SOCIAL NETWORKS AND INFLAMMATORY MARKERS IN THE FRAMINGHAM HEART STUDY


ERIC B.  LOUCKS  a1 , LISA M.  SULLIVAN  a2 , RALPH B.  D’AGOSTINO Sr  a3 a5 , MARTIN G.  LARSON  a3 a5 , LISA F.  BERKMAN  a1 and EMELIA J.  BENJAMIN  a4 a5
a1 Department of Society, Human Development & Health, Harvard School of Public Health, Boston, MA, USA
a2 Department of Biostatistics, Boston University, Boston, MA, USA
a3 Department of Mathematics, Boston University, Boston, MA, USA
a4 Department of Medicine and Preventive Medicine, Boston University, Boston, MA, USA
a5 National Heart, Lung and Blood Institute’s Framingham Heart Study

Article author query
loucks eb   [PubMed][Google Scholar] 
sullivan lm   [PubMed][Google Scholar] 
dagostino sr rb   [PubMed][Google Scholar] 
larson mg   [PubMed][Google Scholar] 
berkman lf   [PubMed][Google Scholar] 
benjamin ej   [PubMed][Google Scholar] 

Abstract

Lack of social integration predicts coronary heart disease mortality in prospective studies; however, the biological pathways that may be responsible are poorly understood.
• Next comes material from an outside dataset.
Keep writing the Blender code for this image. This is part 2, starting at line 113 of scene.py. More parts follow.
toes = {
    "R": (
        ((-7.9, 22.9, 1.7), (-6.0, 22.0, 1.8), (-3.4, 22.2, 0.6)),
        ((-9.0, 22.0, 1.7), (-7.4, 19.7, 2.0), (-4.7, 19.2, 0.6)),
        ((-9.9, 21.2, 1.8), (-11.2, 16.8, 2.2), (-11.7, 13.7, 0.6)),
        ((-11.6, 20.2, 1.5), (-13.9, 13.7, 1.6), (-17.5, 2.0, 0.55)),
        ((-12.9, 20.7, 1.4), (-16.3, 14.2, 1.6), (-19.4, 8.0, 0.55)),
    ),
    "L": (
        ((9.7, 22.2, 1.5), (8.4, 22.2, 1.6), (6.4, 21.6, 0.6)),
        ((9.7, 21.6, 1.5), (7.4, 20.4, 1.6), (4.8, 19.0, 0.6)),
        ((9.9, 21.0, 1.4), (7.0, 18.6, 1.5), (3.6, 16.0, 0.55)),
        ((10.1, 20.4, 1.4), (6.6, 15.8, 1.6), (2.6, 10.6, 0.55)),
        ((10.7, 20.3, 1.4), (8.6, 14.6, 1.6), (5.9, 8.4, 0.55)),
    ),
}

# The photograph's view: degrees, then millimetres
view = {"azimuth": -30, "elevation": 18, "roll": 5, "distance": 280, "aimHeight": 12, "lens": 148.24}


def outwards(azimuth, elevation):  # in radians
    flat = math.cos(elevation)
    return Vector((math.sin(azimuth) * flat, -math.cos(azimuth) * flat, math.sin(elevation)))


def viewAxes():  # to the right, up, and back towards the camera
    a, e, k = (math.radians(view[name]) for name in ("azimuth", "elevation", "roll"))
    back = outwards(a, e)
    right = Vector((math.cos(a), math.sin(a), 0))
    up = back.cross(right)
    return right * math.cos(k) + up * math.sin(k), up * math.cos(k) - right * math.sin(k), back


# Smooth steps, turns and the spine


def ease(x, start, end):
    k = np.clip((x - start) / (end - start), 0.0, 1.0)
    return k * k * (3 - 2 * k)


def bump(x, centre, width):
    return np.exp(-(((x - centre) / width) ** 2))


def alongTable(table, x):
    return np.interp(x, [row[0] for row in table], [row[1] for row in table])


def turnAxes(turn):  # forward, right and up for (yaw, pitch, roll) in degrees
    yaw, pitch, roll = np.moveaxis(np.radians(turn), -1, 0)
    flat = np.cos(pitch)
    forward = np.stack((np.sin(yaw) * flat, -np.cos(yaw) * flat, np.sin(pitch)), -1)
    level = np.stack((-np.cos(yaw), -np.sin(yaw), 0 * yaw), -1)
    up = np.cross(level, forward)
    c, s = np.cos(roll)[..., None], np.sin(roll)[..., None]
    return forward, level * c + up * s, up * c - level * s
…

The specific aims of this study were to examine whether social networks are associated with serum concentrations of the inflammatory markers interleukin-6 (IL-6), C-reactive protein (CRP), soluble intercellular adhesion molecule-1 (sICAM-1) and monocyte chemoattractant protein-1 (MCP-1). Participants in the Framingham Study attending examinations from 1998 to 2001 (n=3267) were eligible for inclusion in the study. Social networks were assessed using the Berkman–Syme Social Network Index (SNI). Concentrations of IL-6, CRP, sICAM-1 and MCP-1 were measured in fasting serum samples. Multivariable linear regression analyses were used to assess the association of social networks with inflammatory markers adjusting for potential confounders including age, smoking, blood pressure, total:HDL cholesterol ratio, body mass index, lipid-lowering and antihypertensive medication, diabetes, cardiovascular disease, depression and socioeconomic status. Results found that the SNI was significantly inversely associated with IL-6 in men (p=0·03) after adjusting for potential confounders. In age-adjusted analyses, social networks also were significantly inversely associated with IL-6 for women (p=0·03) and were marginally to modestly associated with CRP and sICAM-1 for men (p=0·08 and 0·02, respectively), but these associations were not significant in the multivariate analyses. In conclusion, social networks were found to be inversely associated with interleukin-6 levels in men. The possibility that inflammatory markers may be potential mediators between social integration and coronary heart disease merits further investigation.